------ Provided material

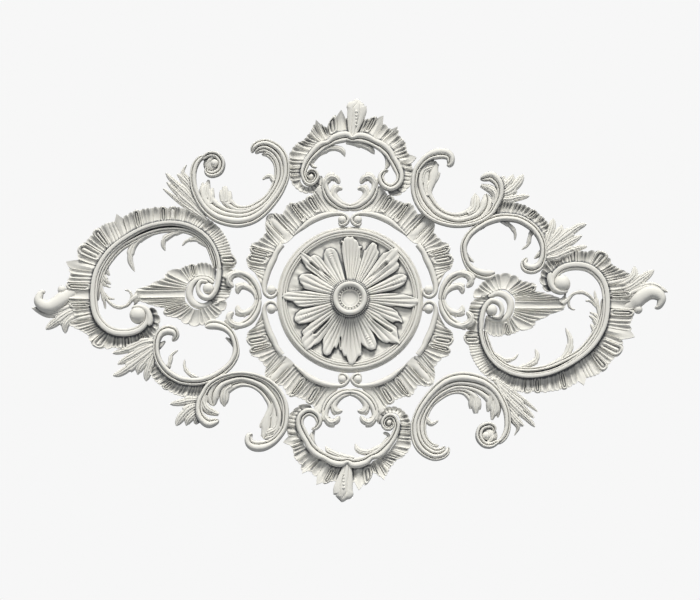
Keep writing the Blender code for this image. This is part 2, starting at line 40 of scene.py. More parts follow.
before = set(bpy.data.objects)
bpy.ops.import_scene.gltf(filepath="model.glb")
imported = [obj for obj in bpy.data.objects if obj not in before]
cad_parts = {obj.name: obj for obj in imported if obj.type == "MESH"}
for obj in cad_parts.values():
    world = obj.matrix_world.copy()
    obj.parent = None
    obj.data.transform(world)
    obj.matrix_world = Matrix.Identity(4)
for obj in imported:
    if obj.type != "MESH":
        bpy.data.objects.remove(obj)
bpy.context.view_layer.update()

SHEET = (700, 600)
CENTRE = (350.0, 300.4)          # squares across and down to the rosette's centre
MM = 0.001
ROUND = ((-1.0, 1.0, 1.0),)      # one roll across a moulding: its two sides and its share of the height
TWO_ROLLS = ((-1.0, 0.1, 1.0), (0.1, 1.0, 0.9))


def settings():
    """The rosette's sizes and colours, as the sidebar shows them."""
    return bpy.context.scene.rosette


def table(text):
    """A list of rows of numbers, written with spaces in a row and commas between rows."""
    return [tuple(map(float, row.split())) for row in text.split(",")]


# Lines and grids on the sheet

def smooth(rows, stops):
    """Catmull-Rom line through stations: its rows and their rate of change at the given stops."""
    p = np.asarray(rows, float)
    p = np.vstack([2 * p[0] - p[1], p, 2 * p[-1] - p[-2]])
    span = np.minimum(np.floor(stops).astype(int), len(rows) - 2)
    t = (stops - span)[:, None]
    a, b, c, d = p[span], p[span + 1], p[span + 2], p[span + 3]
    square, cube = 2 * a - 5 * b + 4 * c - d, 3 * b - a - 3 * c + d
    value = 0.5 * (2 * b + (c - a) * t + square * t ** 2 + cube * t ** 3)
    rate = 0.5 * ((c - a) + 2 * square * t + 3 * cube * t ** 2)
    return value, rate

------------

Verbatim output is expected for the lines from the start of the data to the line in which "TWO_ROLLS = ((-1.0, 0.1, 1.0), (0.1, 1.0, 0.9))" appears, both included.

Solution below:
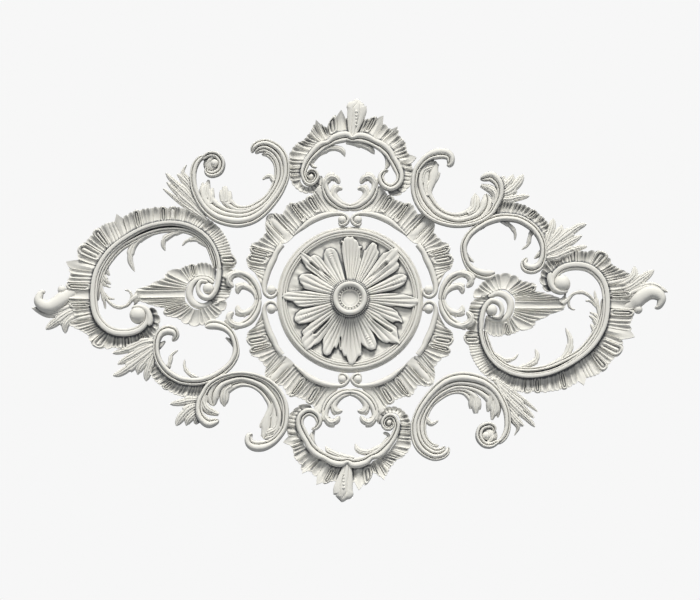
Keep writing the Blender code for this image. This is part 2, starting at line 40 of scene.py. More parts follow.
before = set(bpy.data.objects)
bpy.ops.import_scene.gltf(filepath="model.glb")
imported = [obj for obj in bpy.data.objects if obj not in before]
cad_parts = {obj.name: obj for obj in imported if obj.type == "MESH"}
for obj in cad_parts.values():
    world = obj.matrix_world.copy()
    obj.parent = None
    obj.data.transform(world)
    obj.matrix_world = Matrix.Identity(4)
for obj in imported:
    if obj.type != "MESH":
        bpy.data.objects.remove(obj)
bpy.context.view_layer.update()

SHEET = (700, 600)
CENTRE = (350.0, 300.4)          # squares across and down to the rosette's centre
MM = 0.001
ROUND = ((-1.0, 1.0, 1.0),)      # one roll across a moulding: its two sides and its share of the height
TWO_ROLLS = ((-1.0, 0.1, 1.0), (0.1, 1.0, 0.9))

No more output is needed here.